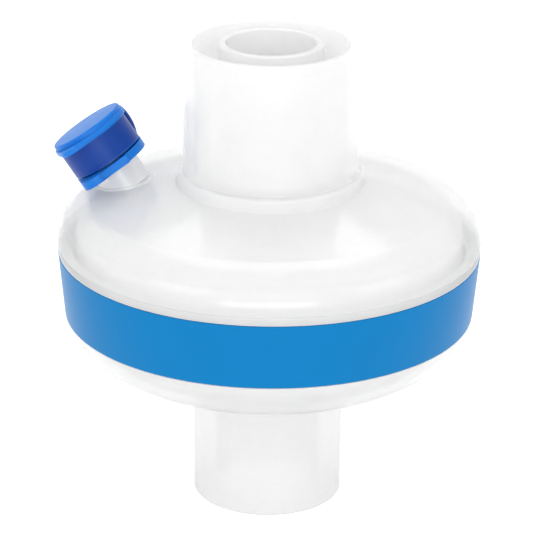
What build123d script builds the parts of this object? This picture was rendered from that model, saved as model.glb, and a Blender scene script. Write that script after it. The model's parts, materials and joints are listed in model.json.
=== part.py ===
_ _ _
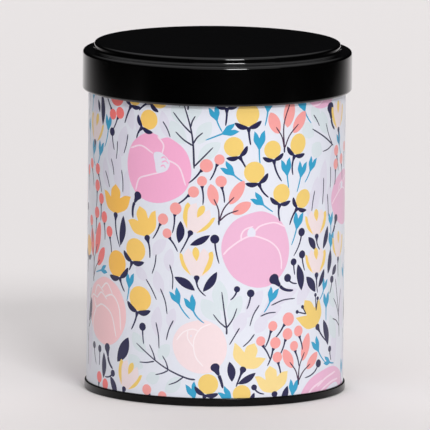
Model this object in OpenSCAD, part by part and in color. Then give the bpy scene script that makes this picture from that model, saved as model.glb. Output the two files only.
_ _ _
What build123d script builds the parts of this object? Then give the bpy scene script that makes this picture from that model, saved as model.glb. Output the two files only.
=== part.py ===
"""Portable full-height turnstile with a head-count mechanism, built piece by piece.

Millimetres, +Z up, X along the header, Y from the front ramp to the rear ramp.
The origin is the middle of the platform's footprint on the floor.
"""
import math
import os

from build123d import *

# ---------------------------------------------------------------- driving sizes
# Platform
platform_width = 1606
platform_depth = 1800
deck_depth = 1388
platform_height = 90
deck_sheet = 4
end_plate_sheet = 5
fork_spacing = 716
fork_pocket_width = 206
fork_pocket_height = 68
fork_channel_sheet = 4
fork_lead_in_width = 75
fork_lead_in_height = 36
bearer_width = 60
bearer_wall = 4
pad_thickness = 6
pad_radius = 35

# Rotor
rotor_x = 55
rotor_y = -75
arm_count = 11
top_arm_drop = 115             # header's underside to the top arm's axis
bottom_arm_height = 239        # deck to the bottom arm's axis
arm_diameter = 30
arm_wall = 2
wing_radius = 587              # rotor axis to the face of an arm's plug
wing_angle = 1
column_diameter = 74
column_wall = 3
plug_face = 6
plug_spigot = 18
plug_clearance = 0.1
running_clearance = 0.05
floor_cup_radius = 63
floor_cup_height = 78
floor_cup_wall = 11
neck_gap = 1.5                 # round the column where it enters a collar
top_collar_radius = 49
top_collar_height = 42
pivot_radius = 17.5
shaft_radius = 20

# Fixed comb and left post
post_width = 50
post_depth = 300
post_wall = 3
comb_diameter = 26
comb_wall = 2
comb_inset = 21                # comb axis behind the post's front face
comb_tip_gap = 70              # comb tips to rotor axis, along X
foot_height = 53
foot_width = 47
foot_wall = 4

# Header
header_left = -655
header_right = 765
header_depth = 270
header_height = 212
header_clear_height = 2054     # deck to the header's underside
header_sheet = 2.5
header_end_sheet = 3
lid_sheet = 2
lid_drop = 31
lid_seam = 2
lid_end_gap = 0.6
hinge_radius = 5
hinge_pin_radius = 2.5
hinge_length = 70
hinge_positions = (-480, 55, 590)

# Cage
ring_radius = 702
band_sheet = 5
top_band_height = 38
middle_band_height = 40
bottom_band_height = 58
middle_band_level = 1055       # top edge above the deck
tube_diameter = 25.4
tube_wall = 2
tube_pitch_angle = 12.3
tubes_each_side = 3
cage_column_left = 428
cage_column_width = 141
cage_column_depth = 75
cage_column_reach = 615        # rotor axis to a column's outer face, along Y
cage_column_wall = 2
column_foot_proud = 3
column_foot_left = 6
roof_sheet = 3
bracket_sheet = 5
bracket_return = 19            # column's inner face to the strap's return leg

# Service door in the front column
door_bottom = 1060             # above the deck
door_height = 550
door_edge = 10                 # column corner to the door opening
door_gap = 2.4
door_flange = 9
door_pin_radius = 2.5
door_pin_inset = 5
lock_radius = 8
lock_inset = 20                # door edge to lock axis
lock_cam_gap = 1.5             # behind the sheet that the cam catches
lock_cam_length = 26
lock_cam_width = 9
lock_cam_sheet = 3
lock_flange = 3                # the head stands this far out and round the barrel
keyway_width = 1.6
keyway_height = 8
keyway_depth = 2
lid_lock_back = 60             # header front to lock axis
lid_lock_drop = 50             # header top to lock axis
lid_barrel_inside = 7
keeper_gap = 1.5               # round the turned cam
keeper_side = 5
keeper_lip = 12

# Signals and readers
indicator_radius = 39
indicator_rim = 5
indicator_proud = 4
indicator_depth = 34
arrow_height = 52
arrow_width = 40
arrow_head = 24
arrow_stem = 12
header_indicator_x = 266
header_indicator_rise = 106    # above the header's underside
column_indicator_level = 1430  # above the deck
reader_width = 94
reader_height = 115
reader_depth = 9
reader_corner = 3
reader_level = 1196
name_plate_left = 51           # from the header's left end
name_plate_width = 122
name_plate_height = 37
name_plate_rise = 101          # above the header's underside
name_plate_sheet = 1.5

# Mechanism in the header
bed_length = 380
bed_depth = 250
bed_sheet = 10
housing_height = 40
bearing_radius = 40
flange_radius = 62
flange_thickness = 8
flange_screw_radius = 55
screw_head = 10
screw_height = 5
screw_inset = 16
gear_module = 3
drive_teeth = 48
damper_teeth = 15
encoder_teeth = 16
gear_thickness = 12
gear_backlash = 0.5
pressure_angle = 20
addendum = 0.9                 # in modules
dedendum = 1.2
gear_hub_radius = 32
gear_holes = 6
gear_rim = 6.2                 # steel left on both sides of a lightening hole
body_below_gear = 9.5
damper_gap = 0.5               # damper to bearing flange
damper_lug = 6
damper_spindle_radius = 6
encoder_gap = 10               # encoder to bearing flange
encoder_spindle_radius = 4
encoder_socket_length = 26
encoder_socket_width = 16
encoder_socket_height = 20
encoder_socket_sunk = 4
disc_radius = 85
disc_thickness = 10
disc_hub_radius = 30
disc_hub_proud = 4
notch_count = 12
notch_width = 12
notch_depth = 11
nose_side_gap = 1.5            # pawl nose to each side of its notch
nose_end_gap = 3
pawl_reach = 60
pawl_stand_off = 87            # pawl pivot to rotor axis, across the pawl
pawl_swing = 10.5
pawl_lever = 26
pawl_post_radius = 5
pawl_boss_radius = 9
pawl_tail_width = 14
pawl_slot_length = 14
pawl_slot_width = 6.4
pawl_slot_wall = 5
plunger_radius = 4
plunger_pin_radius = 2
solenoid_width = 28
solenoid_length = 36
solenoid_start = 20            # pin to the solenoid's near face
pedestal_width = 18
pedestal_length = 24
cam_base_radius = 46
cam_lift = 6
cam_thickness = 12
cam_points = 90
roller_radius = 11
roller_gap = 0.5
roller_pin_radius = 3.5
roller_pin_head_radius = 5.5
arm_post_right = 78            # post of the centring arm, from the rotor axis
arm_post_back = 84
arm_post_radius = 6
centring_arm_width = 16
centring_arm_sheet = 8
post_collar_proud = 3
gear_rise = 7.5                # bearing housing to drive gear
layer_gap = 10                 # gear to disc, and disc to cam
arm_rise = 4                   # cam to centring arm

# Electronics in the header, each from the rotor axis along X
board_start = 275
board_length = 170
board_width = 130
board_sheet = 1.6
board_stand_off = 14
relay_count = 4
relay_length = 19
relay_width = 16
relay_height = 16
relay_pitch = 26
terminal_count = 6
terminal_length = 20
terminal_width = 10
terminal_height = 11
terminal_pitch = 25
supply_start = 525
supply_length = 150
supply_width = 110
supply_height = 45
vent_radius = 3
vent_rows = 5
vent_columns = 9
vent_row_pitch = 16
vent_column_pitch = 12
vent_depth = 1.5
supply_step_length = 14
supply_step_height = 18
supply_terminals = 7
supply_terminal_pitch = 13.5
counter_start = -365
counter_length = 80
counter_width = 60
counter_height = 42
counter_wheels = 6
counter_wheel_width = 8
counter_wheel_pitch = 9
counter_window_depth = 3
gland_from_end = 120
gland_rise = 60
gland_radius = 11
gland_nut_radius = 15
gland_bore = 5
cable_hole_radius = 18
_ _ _
Search the records for the word "What". Copy every line that has it.

Result of this exercise »
What build123d script builds the parts of this object? This picture was rendered from that model, saved as model.glb, and a Blender scene script. Write that script after it. The model's parts, materials and joints are listed in model.json.
What build123d script builds the parts of this object? Then give the bpy scene script that makes this picture from that model, saved as model.glb. Output the two files only.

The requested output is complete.